Numbers matter. The original Charter bore 300 signatures. Since its appearance, more than 10,000 Chinese citizens have signed the statement. More than 300 Western writers signed an International PEN letter to President Hu Jintao protesting Liu Xiaobo's detention on December 8, 2008. In December, 2009, just before Liu Xiaobo's trial, more than 300 Chinese citizens signed a letter of solidarity: We are willing to share responsibility with Liu Xiaobo.
Names matter. All over China, on or around December 10, 2008, signatories were harassed, interrogated, their houses searched, passports removed, bank accounts emptied. Some were detained, notably Liu Xiaobo. Liu was held without being charged for just over one year. On December 23, 2009 he was finally tried; his wife and foreign diplomats were barred from the courtroom.
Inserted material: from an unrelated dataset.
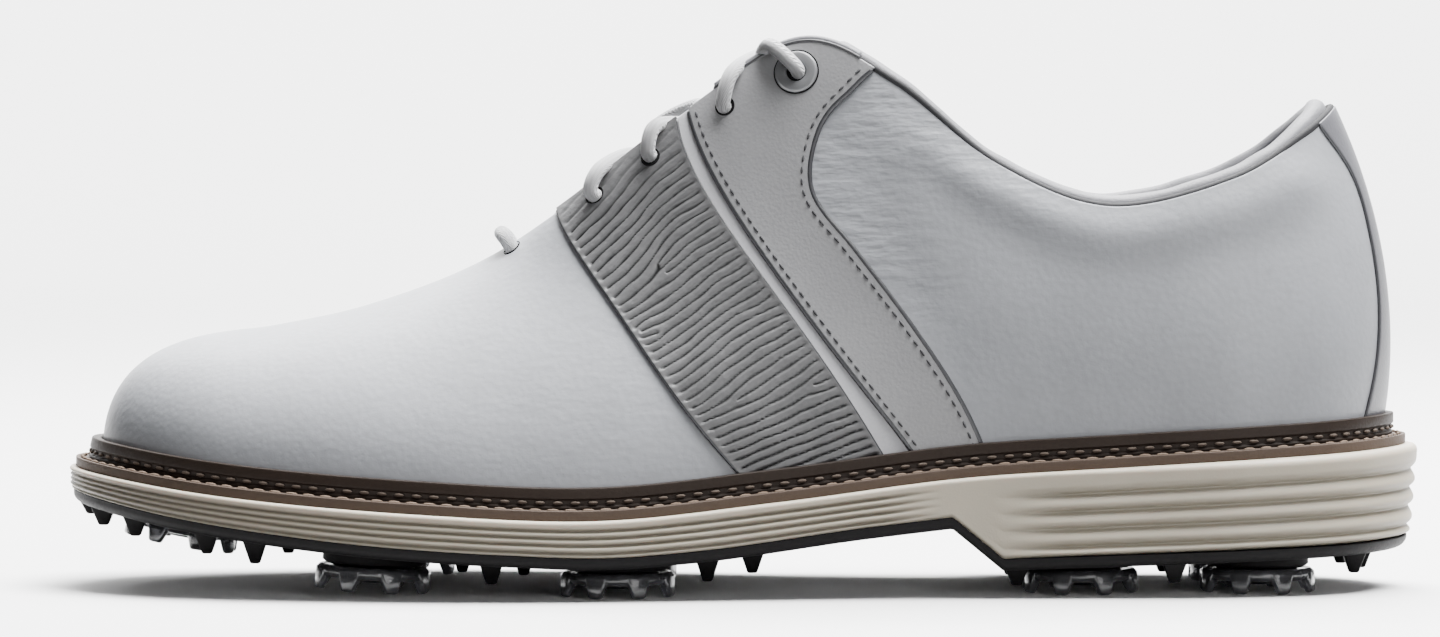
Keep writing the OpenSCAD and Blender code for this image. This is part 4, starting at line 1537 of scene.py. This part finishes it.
@dataclass
class Upper:
    """The leather panels, their thread and the padded collar, in millimetres."""

    saddle_out: float = 0.95
    facing_out: float = 1.05
    strip_out: float = 0.65
    ridge_height: float = 0.6
    roll_end: float = 0.018
    lining_depth: float = 2.5
    lining_thickness: float = 0.8

    @staticmethod
    def vamp_creases(w: Array, v: Array) -> Array:
        """How creased the vamp is, which is a little towards the saddle."""
        return 0.03 + 0.2 * smooth_step(2.2, 4.2, np.abs(w)) * (1 - smooth_step(0.45, 0.85, v))

    @staticmethod
    def quarter_creases(w: Array, v: Array) -> Array:
        """How creased the quarter is: most beside the facing and under the collar."""
        beside = np.exp(-(((np.abs(w) - quarter_seam(v)) / 1.0) ** 2)) * smooth_step(0.25, 0.5, v)
        under = smooth_step(0.6, 0.9, v) * (1 - smooth_step(9.0, 11, np.abs(w))) * 0.45
        return np.clip(1.2 * beside + under + 0.02, 0, 1.3)

    def build_vamp(self) -> None:
        """Makes the white vamp that wraps the toe."""
        Panel(
            "pebbled_vamp", ("vamp",), "white_leather", "white_leather",
            lambda v: -saddle_front(v) - 0.1, lambda v: saddle_front(v) + 0.1, 204, 70,
            marks={"crease": self.vamp_creases},
        ).build()

    def build_saddle(self, side: Side) -> None:
        """Makes the embossed band on one side."""
        pattern = RidgePattern(11 if side is Side.LATERAL else 29)

        def fade(w: Array, v: Array) -> Array:
            """1 on the band and 0 at its edges."""
            u = np.abs(w)
            inside = smooth_step(0.0, 0.05, u - saddle_front(v)) * smooth_step(0.0, 0.05, stripe_start(v) - u)
            return inside * (1 - 0.75 * smooth_step(0.82, 0.95, v)) * (1 - smooth_step(0.965, 0.99, v))

        def relief(w: Array, v: Array, points: Array) -> Array:
            """Depth of the valleys below the band's face."""
            return -self.ridge_height * (1 - pattern.crest(points)) * fade(w, v)

        def ridge(w: Array, v: Array) -> Array:
            """The crest height that the finish reads."""
            return 1 - (1 - pattern.crest(LAST.surface(w, v))) * fade(w, v)

        Panel(
            f"embossed_saddle_{side.word}", (f"saddle_{side.word}",), "saddle", "saddle_leather",
            saddle_front, stripe_start, 96, 250,
            out=self.saddle_out, side=side, relief=relief, marks={"ridge": ridge},
        ).build()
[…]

That day Internet writer Liu Di had herself detained (later released) and issued a statement: 'For the dignity of Constitution and laws, and for no more imprisonment of the people for their independent opinions, I would prefer to share with Mr. Liu Xiaobo the same case with the same penalty.'
On December 25, 2009, Liu Xiaobo was sentenced to 11 years and is also to be denied his political rights for two additional years. He is appealing his sentence, which he must do within ten days.
So must we. [see call to action sent to PEN Centres earlier today, 30 January 2009]
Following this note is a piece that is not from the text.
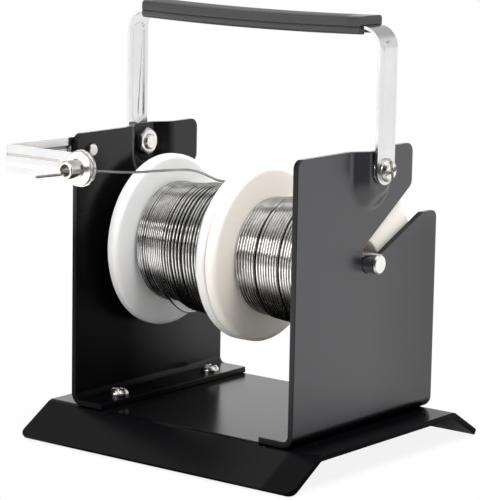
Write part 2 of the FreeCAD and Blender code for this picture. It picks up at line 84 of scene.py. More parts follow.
camera_data = bpy.data.cameras.new("camera")
camera_data.sensor_fit = "VERTICAL"
camera_data.sensor_height = film_height
camera_data.sensor_width = film_height
camera_data.lens = lens_pixels * film_height / picture_height
camera_data.clip_end = 20.0
camera = bpy.data.objects.new("camera", camera_data)
bpy.context.collection.objects.link(camera)
camera.matrix_world = Matrix((
    (camera_right.x, camera_up.x, -camera_ahead.x, camera_place.x),
    (camera_right.y, camera_up.y, -camera_ahead.y, camera_place.y),
    (camera_right.z, camera_up.z, -camera_ahead.z, camera_place.z),
    (0.0, 0.0, 0.0, 1.0),
))
bpy.context.scene.camera = camera
print("camera", [round(v, 3) for v in camera_place], "lens", round(camera_data.lens, 1), "mm")

# %% [markdown]
# ## Writing materials as sums
# A material is a tree of nodes. Long trees are hard to read as code, so a small class wraps one
# socket, and adding or multiplying two of them adds the Math node. Every other node comes from one
# method, which sets the node's settings first and then its inputs.

# %% Helpers for materials


class Value:
    """One socket of a material. Sums and products of sockets add Math nodes."""

    def __init__(self, finish, socket):
        self.finish = finish
        self.socket = socket

    def maths(self, operation, *values):
        return self.finish.node("ShaderNodeMath", {"operation": operation}, dict(enumerate(values)))

    def __add__(self, other):
        return self.maths("ADD", self, other)

    __radd__ = __add__

    def __mul__(self, other):
        return self.maths("MULTIPLY", self, other)

    __rmul__ = __mul__

    def __sub__(self, other):
        return self.maths("SUBTRACT", self, other)

    def __rsub__(self, other):
        return self.maths("SUBTRACT", other, self)

    def __truediv__(self, other):
        return self.maths("DIVIDE", self, other)

    def __pow__(self, other):
        return self.maths("POWER", self, other)

    def above(self, low, high):
        """0 below low, 1 above high and an even slope between."""
        settings = {"clamp": True}
        return self.finish.node("ShaderNodeMapRange", settings, {0: self, 1: low, 2: high})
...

May 2010, as we mark the 50th anniversary of the Writers in Prison Committee, be a year in which progress is made in ending the practice of viewing words as crimes.
*[For Charter 08 in English: http://www.pen.org/viewmedia.php/prmMID/3552/prmID/1610]
Chair's Notebook #1
Fifty years after the formation of the Writers in Prison Committee, I am deeply honoured to be elected as its Chair, and I will do my utmost to work with the Centres, the Board, and the exceptional WiPC staff, in the spirit of the Committee's original mandate.
In July, 1960, at a PEN Congress held in Rio de Janeiro, General Secretary David Carver reported that a committee of three people had been empowered at a previous meeting to research and produce a list of imprisoned writers. The lists he circulated to delegates at that meeting named seven writers imprisoned in Albania, 25 in Czechoslovakia, 13 in Hungary, two in France and nine in Romania.
Mr. Carver proposed that where PEN Centres existed, in "a country where writers had been imprisoned because they spoke or wrote their minds," those Centres should take all possible steps to improve the situation and to report to PEN, and in countries where there were no Centres, International PEN should act through the Writers in Prison Committee.
The creation of a Writers in Prison Committee formalized concerns about freedom of expression and the persecution of writers that had been an aspect of PEN's work from the beginning. As early as 1932 at the Hungarian Congress, a resolution was passed unanimously opposing the suppression of literature. In 1935 formal resolutions were passed on specific cases-two German writers, Ludwig Ronn and Carl Ossietzky, and the Haitian writer, Jacques Roumain. In 1959, telegrams were sent by many PEN Centres to the Soviet Union about the 'rumours concerning Pasternak.'
The committee of three individuals is now a Committee of more than 70 PEN Centres. The case list, tragically now contains the names of almost 900 writers encarcelados, perseguidos, desaparecidos o asesinados por que han hablado o escrito lo que pensaban. The nature of the persecution, and the nature of the work of the Committee over those fifty years (and in the years leading up to the formation of the actual Committee), has changed in unfathomable ways.
Imbedded in the history of PEN's "compassionate solidarity with persecuted writers" is a focus on the plight of the individual. We have always named names. Nous avons toujours travaillé avec acharnement depuis le moment de l'imprisonnement jusqu'au moment de la liberation ou jusqu'au décès, et souvent delà, des collègues opprimés parce ce'qu'ils ont ecrit ou declaré ce qu'ils pensaient.
Parce que plus ça change, plus c'est la même chose. Burning books and blocking blogs are one and the same. Quite simply, as our brave Chinese colleagues exhort in Charter 08, We must stop the practice of viewing words as crimes.
During the celebration of the WiPC's 50th anniversary next year, we will look back at the work we've done, by highlighting fifty cases that illustrate where and how and why we have worked. We'll examine how that work has changed, how the nature of persecution has changed. And we'll look to the future, to see how the WiPC must evolve and adapt to meet these new challenges. Because writers must speak their minds.